The S&P 500 and the Nasdaq closed sharply up, while the blue-chip Dow turned marginally negative toward the end of the session
The S&P 500 and the Nasdaq scored record closing highs for the third successive session on Wednesday and U.S. Treasury yields pared earlier losses as investors weighed an inflation report against lowered interest rate cut expectations.
The dollar shed some weakness after the U.S. Fed concluded its two-day policy meeting by leaving interest rates unchanged, and released its accompanying policy statement and Summary of Economic Projections (SEP).
The S&P 500 and the Nasdaq closed sharply up, while the blue-chip Dow turned marginally negative toward the end of the session.
The more-hawkish-than-expected Summary of Economic Projections appeared to contradict the Labor Department’s closely watched consumer price index report released earlier in the day, which showed core prices growing at their slowest annual pace in more than three years.

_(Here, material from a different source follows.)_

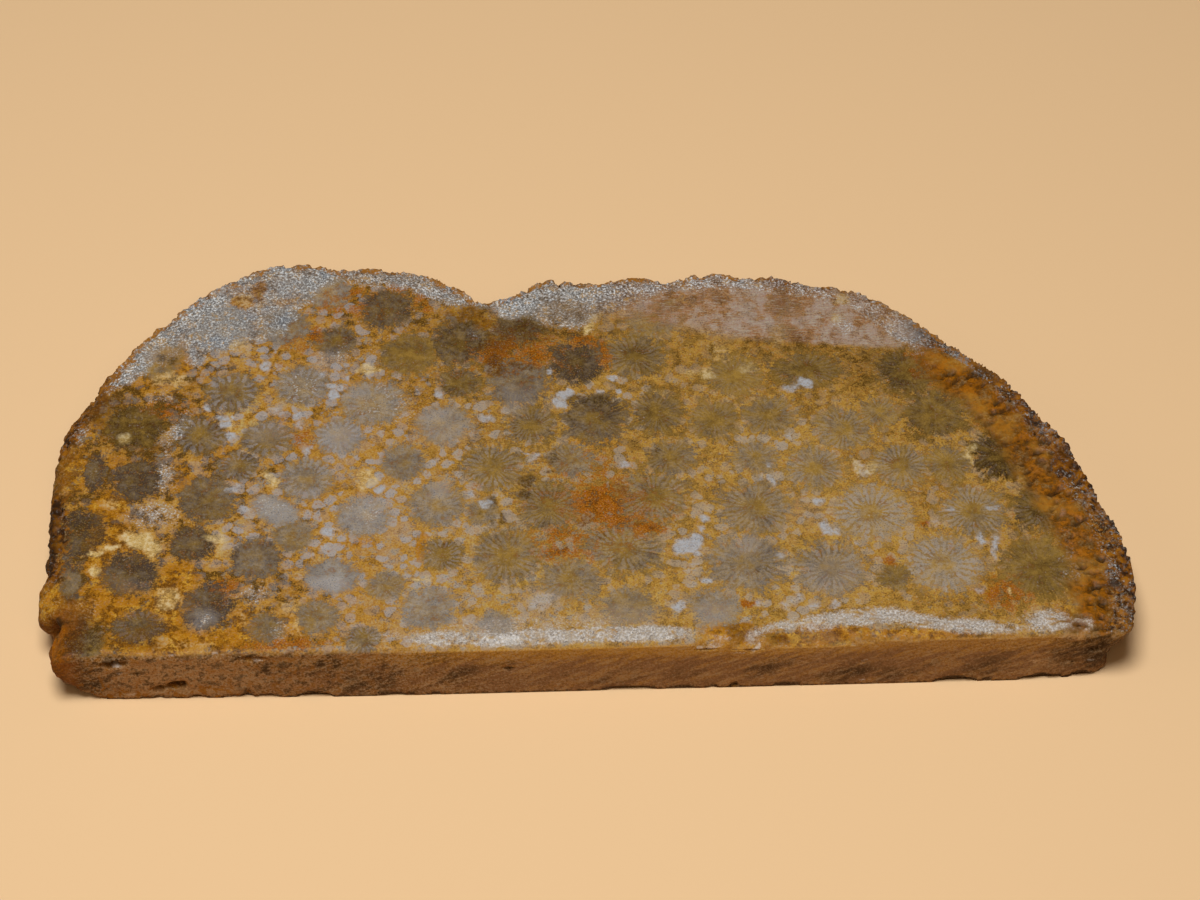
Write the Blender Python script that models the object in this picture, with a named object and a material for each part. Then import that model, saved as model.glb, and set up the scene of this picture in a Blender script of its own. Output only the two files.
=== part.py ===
# Fossil coral slab: one piece sawn from an agatized coral head. Two parallel saw cuts make the
# flat top and underside and a third makes the straight front edge. The rest of the rim is the
# head's own knobbly rind, which bulges below the rim on the left and is undercut on the right.
# X runs along the sawn front edge, Y from front to back, Z up, with Z = 0 on the underside.

import bmesh
import bpy
import numpy
from mathutils import Vector, noise

NODE = "fossil_coral_slab"
MM = 0.001

# Driving dimensions, in millimetres
LENGTH = 161.8  # over the rind, along the front edge
DEPTH = 81.3  # foot of the front edge to the back of the rind
THICKNESS = 10.0  # between the two parallel saw cuts
FRONT_Y = -40.0  # the top of the sawn front edge, in the frame that the rim's points use
FRONT_LEAN = 0.7  # how far that saw cut leans out at its foot, away from the two corners
SPACING = 1.55  # between neighbouring points around the rim

RIM_ROUND = 0.45  # height of the worn edge around the top face
RIM_INSET = 0.6  # and its width
FOOT_INSET = 1.1  # from the rim's foot in to the flat of the underside

ROUGH_BROAD = 0.75  # how far broad lumps of the rind stand in or out
ROUGH_FINE = 0.35  # and the fine ones on them
BROAD_PER_MM = 0.13
FINE_PER_MM = 0.42

WALL_HEIGHTS = (0.0, 0.7, 1.7, 3.0, 4.4, 5.8, 7.2, 8.5, THICKNESS - RIM_ROUND)

# The natural rim at the top face, from the front right corner round the back to the front left
# one. The curve through these points has the dents and lobes of the head's outside.
RIM = (
    (77.8, -40.0), (79.6, -37.5), (80.4, -32.0), (80.6, -26.0), (79.4, -20.0), (77.6, -14.0),
    (75.7, -7.5), (73.8, -1.0), (70.6, 3.6), (68.4, 7.6), (65.6, 11.8), (60.6, 16.8),
    (54.6, 23.2), (48.2, 28.6), (41.8, 32.0), (36.0, 32.8), (31.0, 34.6), (26.6, 34.4),
    (21.6, 35.8), (14.6, 34.0), (9.6, 35.1), (2.6, 34.1), (-5.0, 34.6), (-9.2, 32.6),
    (-15.4, 30.1), (-19.4, 33.1), (-25.0, 36.6), (-33.6, 38.7), (-38.4, 38.0), (-44.6, 40.2),
    (-50.8, 38.6), (-57.0, 35.0), (-62.2, 30.8), (-67.4, 25.0), (-72.4, 17.8), (-76.0, 10.6),
    (-78.6, 4.0), (-79.5, -2.0), (-79.6, -7.0), (-78.9, -12.0), (-78.4, -19.0), (-78.3, -24.0),
    (-79.0, -27.5), (-79.0, -30.5), (-77.8, -32.8), (-76.5, -34.6), (-76.7, -37.0), (-76.4, -40.0),
)

# How far the wall stands outside the top rim at each height, for each stretch of the rind
PROFILE_Z = (0.0, 0.4, 1.5, 3.0, 4.5, 6.0, 7.5, 9.0, 10.0)
LEFT_WALL = (-2.2, -1.6, -0.6, 0.4, 1.1, 1.5, 1.4, 0.7, 0.0)
LEFT_CORNER = (-7.4, -4.4, -2.4, -0.9, 0.7, 1.7, 1.9, 1.1, 0.0)
RIGHT_WALL = (-3.3, -3.4, -3.4, -3.2, -2.9, -2.2, -0.9, -0.1, 0.0)
BACK_WALL = (-1.8, -1.4, -0.5, 0.2, 0.6, 0.7, 0.5, 0.2, 0.0)

# Knobs of the rind: middle, reach, and how far each stands out
KNOBS = (
    ((-77.0, -36.8, 5.6), 2.6, 0.8),
    ((-79.6, -28.6, 7.6), 3.0, 0.4),
    ((-69.0, 23.0, 4.0), 4.5, 1.1),
    ((-52.0, 38.0, 5.5), 5.0, 0.9),
    ((-29.0, 37.5, 4.5), 4.0, 1.0),
    ((-15.5, 30.0, 4.0), 3.0, -1.6),
    ((8.0, 34.5, 3.5), 5.0, 1.0),
    ((40.0, 32.5, 5.0), 4.0, 0.9),
    ((63.0, 14.0, 3.5), 5.0, -1.2),
)

# Flakes broken off the foot of the sawn front edge: from x, to x, height
FOOT_CHIPS = (
    (-60.0, -55.5, 0.5), (-52.4, -49.2, 1.5), (-49.2, -44.5, 0.7), (-43.0, -37.5, 0.9),
    (-30.5, -25.5, 0.3), (2.0, 10.0, 0.4), (51.0, 58.0, 0.9), (62.0, 70.4, 0.8), (70.8, 74.0, 1.0),
)
FOOT_CHIP_REACH = 3.2  # how far up the front face the flakes reach

# One shell-shaped flake off the top of the front edge
TOP_CHIP = {"from_x": 25.5, "to_x": 38.5, "depth": 3.2, "lowest": 8.3}


def smooth_step(low, high, value):
    part = min(1.0, max(0.0, (value - low) / (high - low)))
    return part * part * (3.0 - 2.0 * part)


def arch(start, end, value):
    """A rounded hump of height 1 between start and end, and 0 outside them."""
    part = (value - start) / (end - start)
    return max(0.0, 4.0 * part * (1.0 - part)) ** 0.7 if 0.0 < part < 1.0 else 0.0


def curve_through(points, steps=24):
    """A Catmull-Rom curve through points, as many short runs."""
    ends = [points[0], *points, points[-1]]
    runs = []
    for before, start, end, after in zip(ends, ends[1:], ends[2:], ends[3:]):
        for step in range(steps):
            t = step / steps
            pull = (end - before) * t
            bend = (before * 2.0 - start * 5.0 + end * 4.0 - after) * t * t
            turn = (start * 3.0 - before - end * 3.0 + after) * t * t * t
            runs.append((start * 2.0 + pull + bend + turn) * 0.5)
    return [*runs, points[-1]]


def evenly_spaced(points, spacing):
    """Points along a run of points, all the same distance apart."""
    along = numpy.cumsum([0.0, *((b - a).length for a, b in zip(points, points[1:]))])
    places = numpy.linspace(0.0, along[-1], round(along[-1] / spacing) + 1)
    across = numpy.interp(places, along, [point.x for point in points])
    back = numpy.interp(places, along, [point.y for point in points])
    return [Vector((x, y)) for x, y in zip(across, back)]


def outward(points, index):
    """The way out of the slab at a rim point, along X alone where the rim meets the front."""
    before = points[max(0, index - 2)]
    after = points[min(len(points) - 1, index + 2)]
    run = (after - before).normalized()
    from_front = smooth_step(1.0, 6.0, points[index].y - FRONT_Y)
    return Vector((run.y, -run.x * from_front)).normalized()


def wall_offset(spot, height):
    """How far the rind stands outside the top rim, at a rim point and a height."""
    right = smooth_step(54.0, 74.0, spot.x)
    left = smooth_step(48.0, 74.0, -spot.x)
    corner = left * smooth_step(29.0, 37.0, -spot.y)
    shares = (
        (LEFT_WALL, left - corner),
        (LEFT_CORNER, corner),
        (RIGHT_WALL, right),
        (BACK_WALL, 1.0 - left - right),
    )
    return sum(numpy.interp(height, PROFILE_Z, wall) * share for wall, share in shares)


def roughness(place):
    """Lumps of the rind, fading towards the rim of the top face."""
    broad = noise.noise(place * BROAD_PER_MM) * ROUGH_BROAD
    fine = noise.noise(place * FINE_PER_MM) * ROUGH_FINE
    return (broad + fine) * (1.0 - 0.7 * smooth_step(6.0, THICKNESS, place.z))


def knobs(place):
    total = 0.0
    for middle, reach, height in KNOBS:
        apart = (place - Vector(middle)).length / reach
        total += height * smooth_step(1.0, 0.0, apart)
    return total


def rind_point(rim, index, height):
    spot = rim[index]
    place = Vector((spot.x, spot.y, height))
    stand = wall_offset(spot, height) + roughness(place) + knobs(place)
    moved = spot + outward(rim, index) * stand
    return Vector((moved.x, max(FRONT_Y, moved.y), height))


def front_point(start, end, part, height):
    """A point of the sawn front face, with the flakes off its foot and its top edge."""
    x = start.x + (end.x - start.x) * part
    lift = sum(tall * arch(from_x, to_x, x) for from_x, to_x, tall in FOOT_CHIPS)
    lifted = height + lift * max(0.0, 1.0 - height / FOOT_CHIP_REACH)
    flake = arch(TOP_CHIP["from_x"], TOP_CHIP["to_x"], x)
    back = flake * TOP_CHIP["depth"] * smooth_step(TOP_CHIP["lowest"], THICKNESS, height)
    from_corners = smooth_step(-78.0, -25.0, x) * smooth_step(80.0, 62.0, x)
    lean = FRONT_LEAN * from_corners * (1.0 - height / THICKNESS)
    return Vector((x, FRONT_Y + back - lean, lifted))


def ring(rim, front_count, height):
    """The whole outline at one height: the rind first, then the front edge back to its start."""
    rind = [rind_point(rim, index, height) for index in range(len(rim))]
    front = [
        front_point(rind[-1], rind[0], (index + 1) / (front_count + 1), height)
        for index in range(front_count)
    ]
    return rind + front


def flatten_cap(shape, cap, inset, height):
    """A border around a sawn face, and the flat inside it."""
    bmesh.ops.inset_region(shape, faces=[cap], thickness=inset, use_even_offset=False)
    for corner in cap.verts:
        corner.co.z = height


def stone_mesh():
    rim = evenly_spaced(curve_through([Vector(point) for point in RIM]), SPACING)
    front_count = round((rim[0].x - rim[-1].x) / SPACING)

    shape = bmesh.new()
    number = shape.verts.layers.int.new("number")
    corners = [shape.verts.new(place) for place in ring(rim, front_count, WALL_HEIGHTS[0])]
    for index, corner in enumerate(corners):
        corner[number] = index
    edges = [shape.edges.new((corner, corners[index - 1])) for index, corner in enumerate(corners)]

    for height in WALL_HEIGHTS[1:]:
        made = bmesh.ops.extrude_edge_only(shape, edges=edges)["geom"]
        edges = [part for part in made if isinstance(part, bmesh.types.BMEdge)]
        places = ring(rim, front_count, height)
        for corner in (part for part in made if isinstance(part, bmesh.types.BMVert)):
            corner.co = places[corner[number]]

    bmesh.ops.holes_fill(shape, edges=shape.edges, sides=0)
    bmesh.ops.recalc_face_normals(shape, faces=shape.faces)
    foot, cap = sorted(shape.faces, key=lambda face: len(face.verts))[-2:]
    if foot.calc_center_median().z > cap.calc_center_median().z:
        foot, cap = cap, foot
    flatten_cap(shape, cap, RIM_INSET, THICKNESS)
    flatten_cap(shape, foot, FOOT_INSET, 0.0)

    fit_to_size(shape)
    bmesh.ops.recalc_face_normals(shape, faces=shape.faces)
    bmesh.ops.triangulate(shape, faces=shape.faces)
    mesh = bpy.data.meshes.new(NODE)
    shape.to_mesh(mesh)
    shape.free()
    return mesh


def fit_to_size(shape):
    """Centre the stone over the origin, bring it to its driving dimensions, and turn it to metres."""
    places = numpy.array([corner.co for corner in shape.verts])
    low, high = places.min(axis=0), places.max(axis=0)
    size = numpy.array((LENGTH, DEPTH, THICKNESS))
    middle = numpy.array(((low[0] + high[0]) / 2.0, (low[1] + high[1]) / 2.0, low[2]))
    for corner, place in zip(shape.verts, (places - middle) * size / (high - low) * MM):
        corner.co = place


def coral_material():
    material = bpy.data.materials.new("agatized coral")
    material.use_nodes = True
    shader = material.node_tree.nodes["Principled BSDF"]
    shader.inputs["Base Color"].default_value = (0.21, 0.13, 0.05, 1.0)
    shader.inputs["Roughness"].default_value = 0.35
    shader.inputs["Metallic"].default_value = 0.0
    return material


def main():
    for old in list(bpy.data.objects):
        bpy.data.objects.remove(old, do_unlink=True)
    mesh = stone_mesh()
    mesh.materials.append(coral_material())
    mesh.shade_smooth()
    mesh.set_sharp_from_angle(angle=numpy.radians(35.0))
    slab = bpy.data.objects.new(NODE, mesh)
    bpy.context.scene.collection.objects.link(slab)


main()
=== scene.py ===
import math

import bmesh
import bpy
import numpy as np
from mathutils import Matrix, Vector, kdtree, noise


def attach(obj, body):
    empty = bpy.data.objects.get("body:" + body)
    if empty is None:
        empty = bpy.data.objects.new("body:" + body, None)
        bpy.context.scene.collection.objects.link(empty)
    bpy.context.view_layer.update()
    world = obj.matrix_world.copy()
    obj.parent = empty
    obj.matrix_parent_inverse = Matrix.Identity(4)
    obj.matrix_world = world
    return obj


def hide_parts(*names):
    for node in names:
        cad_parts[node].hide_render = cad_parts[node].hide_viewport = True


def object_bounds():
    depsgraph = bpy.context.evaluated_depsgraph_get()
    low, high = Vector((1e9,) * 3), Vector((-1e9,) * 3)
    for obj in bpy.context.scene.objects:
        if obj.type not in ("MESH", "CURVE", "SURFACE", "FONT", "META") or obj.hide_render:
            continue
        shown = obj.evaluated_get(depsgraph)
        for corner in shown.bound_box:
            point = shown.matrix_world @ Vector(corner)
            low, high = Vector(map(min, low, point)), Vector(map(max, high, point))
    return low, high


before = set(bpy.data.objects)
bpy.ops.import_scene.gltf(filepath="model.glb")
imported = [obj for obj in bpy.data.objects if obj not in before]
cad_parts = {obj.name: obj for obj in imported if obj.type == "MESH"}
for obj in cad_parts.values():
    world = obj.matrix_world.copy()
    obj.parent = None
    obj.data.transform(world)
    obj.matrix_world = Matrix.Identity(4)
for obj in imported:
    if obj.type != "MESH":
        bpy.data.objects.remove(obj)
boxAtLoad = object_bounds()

mm = 0.001


def addNode(tree, kind, inputs=None, **settings):
    # one node with its settings; an input takes a plain value or another node's output
    made = tree.nodes.new(kind)
    for name, value in settings.items():
        setattr(made, name, value)
    for name, value in (inputs or {}).items():
        if isinstance(value, bpy.types.NodeSocket):
            tree.links.new(value, made.inputs[name])
        else:
            made.inputs[name].default_value = value
    return made


def colour(hexText):
    # sRGB hex to linear
    parts = [int(hexText[i:i + 2], 16) / 255 for i in (1, 3, 5)]
    return tuple(p / 12.92 if p <= 0.04045 else ((p + 0.055) / 1.055) ** 2.4 for p in parts) + (1.0,)


def ease(low, high, value):
    # 0 at low and 1 at high, with soft ends
    part = np.clip((value - low) / (high - low), 0, 1)
    return part * part * (3 - 2 * part)


def grain(spots, perMm, shift=0.0, stretch=(1, 1, 1)):
    # soft noise from about -1 to 1 at each spot, in lumps of about 1 / perMm millimetres
    scaled = spots * np.array(stretch) * perMm + shift
    return np.array([noise.noise(Vector(spot)) for spot in scaled])


# camera, light and floor

view = {
    "lookAt": (3.0, 7.05, 0.0),  # mm
    "distance": 474.0,  # mm
    "azimuth": -1.8,  # degrees, from straight in front
    "elevation": 48.0,  # degrees, above the floor
    "lens": 90.0,  # mm
    "sensor": 36.0,  # mm
    "clip": 0.01,  # metres
}


def makeCamera():
    turn, rise = math.radians(view["azimuth"]), math.radians(view["elevation"])
    back = Vector((math.sin(turn) * math.cos(rise), -math.cos(turn) * math.cos(rise), math.sin(rise)))
    data = bpy.data.cameras.new("camera")
    data.lens = view["lens"]
    data.sensor_width = view["sensor"]
    data.clip_start = view["clip"]
    camera = bpy.data.objects.new("camera", data)
    camera.location = Vector(view["lookAt"]) * mm + back * view["distance"] * mm
    camera.rotation_euler = back.to_track_quat("Z", "Y").to_euler()
    bpy.context.scene.collection.objects.link(camera)
    bpy.context.scene.camera = camera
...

It is a little disappointing to see this continued hawkishness, particularly on the same day where you get one of the softest inflation reports in probably a couple of years, according to Ross Mayfield, investment strategy analyst at Baird. The market is going to struggle a bit with how hawkish the Fed is in light of all of not only this morning’s data, but last week’s as well.
In his press conference following the decision, Fed Chair Jerome Powell acknowledged that inflation has declined substantially but remains too high and rate-cut expectations have been pushed out because of slower-than-expected progress in bringing price growth down to the central bank’s 2% goal.
I think the main takeaway will be that the market was probably expecting the Federal Reserve to shift the dot plot from three cuts to two cuts, Mayfield said. Instead it was shifted from three cuts to one cut, which on margin is a hawkish surprise.
Still, financial markets are pricing in a 61.5% probability of a 25-bp rate cut in September, up from 46.8% on Tuesday, as per CME’s FedWatch tool.
The DJIA dropped 35.21 points, or 0.09%, to 38,712.21, the S&P 500 added 45.71 points, or 0.85%, to 5,421.03 and the Nasdaq Composite gained 264.89 points, or 1.53%, to 17,608.44.